I was on a trip with a good friend on the north slope of the Brookes Range in early September. We were in the hot tent with the stove going making small talk getting ready to start the day. My friend was telling me how much he loved his goose down sleeping bag, proudly stating that he has had it since high school. Very shortly after this his sleeping bag came in contact with the stove and it melted a big hole in it. I don't know why I found it funny, but I couldn't stop laughing. I still laugh when I think about it today.
Humor is all about timing. :)
 
Back in the 1980s I took a group to the Boundary Waters out of Ely, MN. A couple of days in I was carrying a 17 foot Grumman on my shoulders walking solo down the portage trail. I came around a corner and there was a black bear walking towards me. He took one look at the canoe and took off at a dead run. That was funny.

A couple of days later, I ran into a party on a portage about 50 miles into the bush. The guy looks at my cow dog and says "Where did you get that dog?" By we are on the Canadian border on the Voyageur Trail. "I wen herr in a pocker game." He thought for a moment and comes back with "Did you win or lose?"

A few days later we were all celebrating in the 1980s style and got kind of high. A bear waltzes into our camp, and none of us paid much attention to him. My cow dog Snuffy to the rescue. She just went straight at him snarling and barking and chased the bear a long distance out of camp. A friend of mine turns to me and says "What was that, did we just have a visitor>"
 
I was talking to my neighbors kid (now 40) a few days ago and we got on doing trips when he asked me if I and the wife have anything fun coming up as far as out outdoor travel pursuits. My wife has known this guy since he has been about 3 or 4. Nice guy, nice family. Lives 5 hours away and always stops over to say hello when in the area. All his siblings and now their families do the same.

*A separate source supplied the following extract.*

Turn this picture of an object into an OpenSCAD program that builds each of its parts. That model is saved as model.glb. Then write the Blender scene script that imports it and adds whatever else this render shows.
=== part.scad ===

He recounted for me his one and only BWCA experience when back in his early 20's, he and a bunch of buddies planned "The Big Trip".
The plan was to rent everything because none of them even had any camping gear. They were going out for 6 days of fishing, fun, camaraderie and general nonsense at that age in such a setting.
Being extraordinary trip planners, they were out on the water almost a full day in order to make "camp" that they over-estimated their abilities for. Arriving tired, beat up and mostly hungry, that's when they discovered that somewhere in the planning process, it came down to 2 of the guys who thought the other was supposed to bring the food for the group. Nobody even questioned it because at some point, they all saw one of those big paper sacks with the little netted "window" on it full of 30lbs of potatoes being loaded between old duffle bags, backpacks and just "stuff" in various forms of containment, including plastic garbage bags tied off.
That's all they had.
Being newly tested wilderness experts from the days travel to get to camp, the group decided they were "rugged enough" to push on with their 30 lbs of potatoes because there were lakes full of fish to be had.
But they all pretty much sucked at fishing.
On the very early morning of the third day, first light, they turned their rental canoes around and didn't stop until they were back to the landing.
He said to his knowledge, not one guy ever went to try it again.
And then he said.....At least it didn't rain until the last day about three hours from the vehicles.

He tells this story about how I wrote it. Totally admitting their shortcomings and their over-expectations. It's hard not to be in tears of laughter.
And to this day he admits..."Yeah, we had no clue what we were even doing".